- **STATED EXERCISE**
Find every line with the word "bodies". Copy those lines.

────────────────────────────────────────

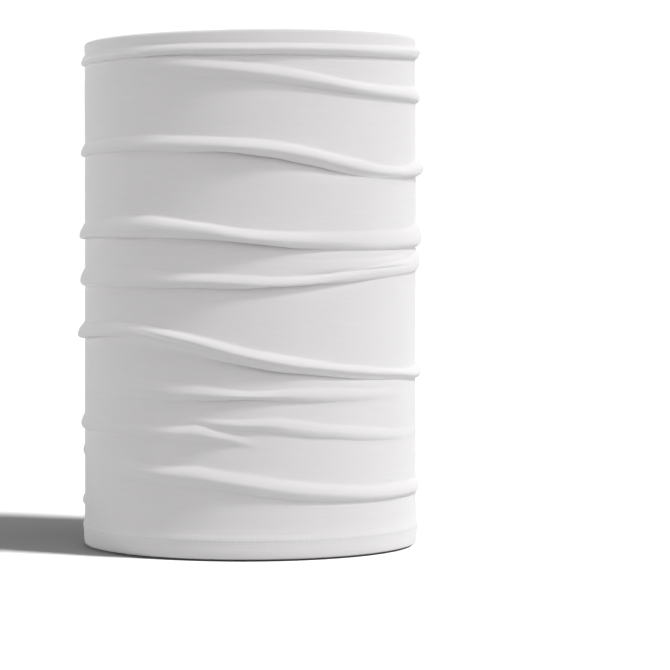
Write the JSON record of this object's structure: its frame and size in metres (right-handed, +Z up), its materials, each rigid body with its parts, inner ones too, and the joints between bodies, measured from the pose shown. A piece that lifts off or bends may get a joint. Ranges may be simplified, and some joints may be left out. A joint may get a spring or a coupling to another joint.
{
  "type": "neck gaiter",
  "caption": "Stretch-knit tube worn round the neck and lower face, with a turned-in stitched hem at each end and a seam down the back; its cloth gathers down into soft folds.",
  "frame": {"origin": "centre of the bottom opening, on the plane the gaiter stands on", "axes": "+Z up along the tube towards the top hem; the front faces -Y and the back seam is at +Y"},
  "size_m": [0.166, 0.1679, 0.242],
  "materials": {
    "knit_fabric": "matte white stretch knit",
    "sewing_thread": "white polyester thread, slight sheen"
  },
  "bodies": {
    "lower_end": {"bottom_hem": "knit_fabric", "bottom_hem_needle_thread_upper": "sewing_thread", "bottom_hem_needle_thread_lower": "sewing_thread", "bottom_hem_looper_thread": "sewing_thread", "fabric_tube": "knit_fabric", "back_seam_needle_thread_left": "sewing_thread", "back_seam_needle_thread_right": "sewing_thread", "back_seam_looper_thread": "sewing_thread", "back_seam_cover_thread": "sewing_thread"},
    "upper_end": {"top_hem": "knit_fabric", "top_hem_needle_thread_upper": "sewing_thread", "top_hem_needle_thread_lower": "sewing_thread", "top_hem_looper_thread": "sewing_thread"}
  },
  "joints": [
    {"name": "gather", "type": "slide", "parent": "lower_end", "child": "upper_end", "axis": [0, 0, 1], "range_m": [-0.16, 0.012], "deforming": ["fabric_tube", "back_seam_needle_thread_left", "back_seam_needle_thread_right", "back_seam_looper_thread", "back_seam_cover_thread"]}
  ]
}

────────────────────────────────────────

- **SOLVED PROBLEM**
Write the JSON record of this object's structure: its frame and size in metres (right-handed, +Z up), its materials, each rigid body with its parts, inner ones too, and the joints between bodies, measured from the pose shown. A piece that lifts off or bends may get a joint. Ranges may be simplified, and some joints may be left out. A joint may get a spring or a coupling to another joint.
  "bodies": {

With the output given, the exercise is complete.